I woke up yesterday morning as I usually do with a single light touch of my cat’s Leroy’s paw, A little background, Leroy adopted us about four years ago and he is definitely a “outdoor” cat that likes to sleep with us at night and then start his day early, usually between four thirty and five thirty a.m. So his gentle touch to wake me in the morning is followed as it was yesterday by me struggling to get up, find my slippers and robe and of course my glasses. By the time I’ve made my obligatory visit to the bathroom I’m finding my way down the hallway in the dark hoping I won’t step on the cat and at the same time moving quickly to get Leroy his food and then open the door so he can “escape” To morning freedom. Normally as I walk to the kitchen to feed Leroy I ask some inane question of Leroy like; are you hungry this morning? Well when I went to ask the question I only gargled making a strange sound, well like a cat’s meow. I cleared my throat and proceed to do my chores and once again I tried to talk to Leroy and could only make a garbled sound that once again sounded in some fashion like a cat! I walked into the bedroom to tell my significant other that I had congestion in my throat and couldn’t speak normally and all that came out was my cat’s angry or maybe frustrated growl. My significant other was just awake [and not too happy about it] and asked what I had said. I tried again only to make the same frustrated cat noises. I realized that I wasn’t making any headway in talking so I grabbed a yellow pad and wrote down my problem, I can’t speak, only making cat like sounds. My significant other suggested I gargle with one of her saltwater concoctions but that didn’t work either. Then she suggested we call the doctor but it was eight o’clock in the morning and the doctor’s office wasn’t open yet. Meanwhile I made coffee and quickly learned to use the yellow pad to communicate with my lady. Leroy just stared at me with those bright eyes and did not to seem to understand any sounds I was making. I cannot say the number of times I went to talk and just came out with a variance of cat sounds.

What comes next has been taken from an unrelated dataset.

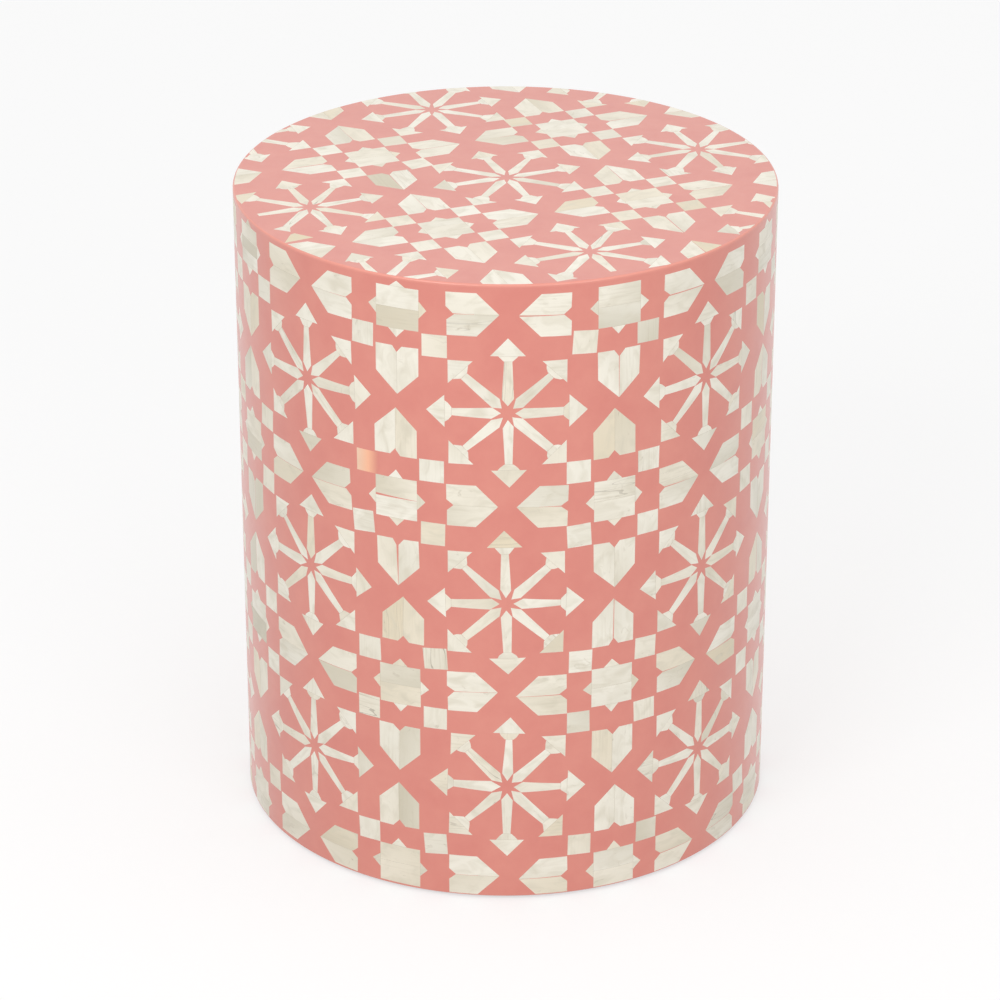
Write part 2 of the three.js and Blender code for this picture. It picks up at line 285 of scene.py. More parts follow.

Well off we went to the doctor and after every exam the staff could think of they arrived at the conclusion that I needed to see a throat specialist, duh! Of course I couldn’t go directly to the recommended doctor because I needed an appointment that turned out to be this morning. Meanwhile my lady needed to go to work and I was left alone with Leroy and the errands of the day. I must admit I was tried over and over again because I kept forgetting that I couldn’t speak. For example I needed to pick up some ice and fruit and when I went through the check out at Kroger’s I started to say thank you and all that came out was a meow. The checkout clerk thought I was making fun of her and since I couldn’t talk I couldn’t explain that I had this condition so I quickly wrote an explanation that of course she would not or could not believe. There were a couple of more incidents like the one with the clerk and I became angry. What was wrong with me?! I tried singing, recording my voice, making phone calls to see if the pressure of being required to speak would get over the block but it wouldn’t work.
My significant other came home as early as she could and tried to reassure me that she loved me and we would overcome this aberration. When we had dinner the conversation was written by me and of course voice by her, still it was awkward. Finally we went to bed and I couldn’t sleep. In the morning Leroy did his routine and I did mine with the added element of me trying to talk in cat sounds to Leroy, it was not very satisfying.
My lady stayed home so she could go to the throat doctor with me and frankly I was scared of what was going to happen. When the doctor was through he said that there did not appear to be anything wrong with my throat and it might be a mental block, I was relieved and I wasn’t, mental block? What was wrong with me?!
We were both silent on the way home, me with my yellow pad and her with her voice. When I got home I was tired and since I hadn’t slept much the night before I lie down and took a nap of relief.
There was the tap of a single toenail of Leroy that woke me up. It was five thirty in the morning and Leroy wanted his meal and he wanted out, I got out of bed found my glasses, the slippers and robe and visited the bathroom for my normal routine including asking Leroy if he was hungry. I asked in plain old English and he didn’t respond as usual. I looked at the calendar on my iPhone and it was “yesterday”……..it had all been a bad dream, but so very real!